It was just after 7am when the car carrying Colonel Saba Sahar, one of Afghanistan’s most senior female police officers, came under fire from armed insurgents. In the back seat, Sahar’s four-year-old daughter began screaming as bullets shattered the windscreen and ripped into the upholstery. As she pushed her child under the seat in front of her, Sahar saw three men carrying AK-47 assault rifles, firing as they approached the car.
In the front of the car her bodyguard and driver had both been hit and were badly injured and unconscious. Looking down, Sahar saw blood seeping through her clothing. “It took me another moment to realise I’d been shot too,” she says. She knew that she only had minutes to try to save her daughter. “They were five or six metres away, and they were moving closer to the car, still firing. They would have killed my child,” she says. Bleeding heavily from five shots to her stomach, Sahar reached forward, grabbed the gun from her slumped bodyguard and started returning fire.
Meanwhile, a few blocks away, Sahar’s husband, Emal Zaki, was getting their older children ready for school when he heard the gunfire.

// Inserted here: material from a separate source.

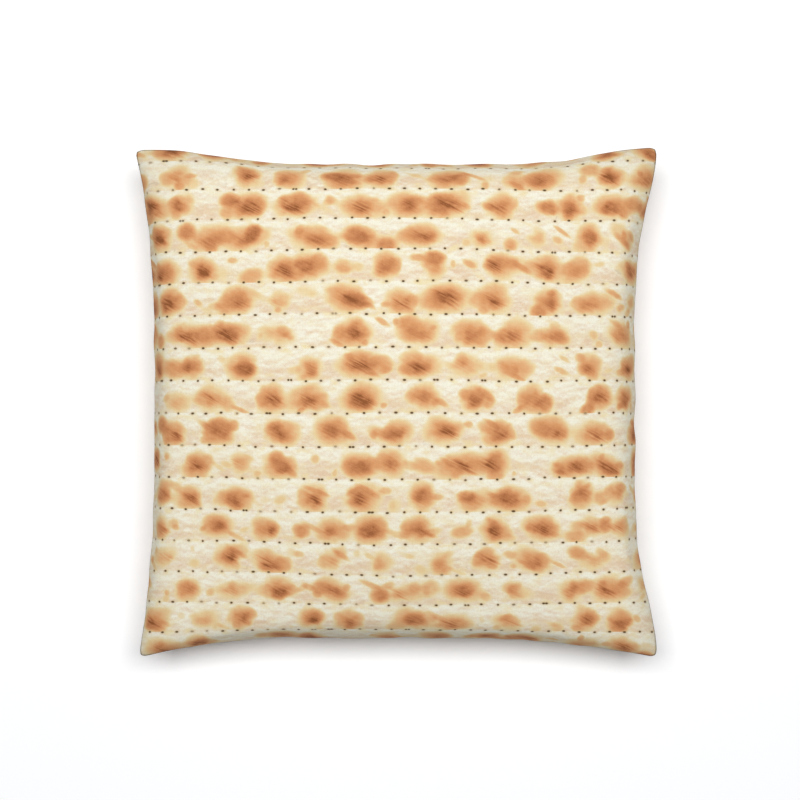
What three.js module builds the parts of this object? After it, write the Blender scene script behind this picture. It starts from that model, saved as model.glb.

Wondering whether she could see what was happening on the road ahead, he dialled his wife’s number while he helped his children tie their school shoes.
“When she picked up the phone she was still firing at the insurgents,” he says. Through the sound of cracking bullets, Sahar screamed that she was injured and told him to call for help. By the time he reached her car a few minutes later, the gunmen had fled. He found his wife clutching the gun in one hand and their daughter in the other. “I have never seen so much blood in my life,” he says.
Dragging the bodyguard and driver into the family car, they sped through the streets to the hospital. “My wife stayed conscious until she was sure our daughter was safe and then she passed out,” says Zaki.
Sahar knows she is lucky to be alive.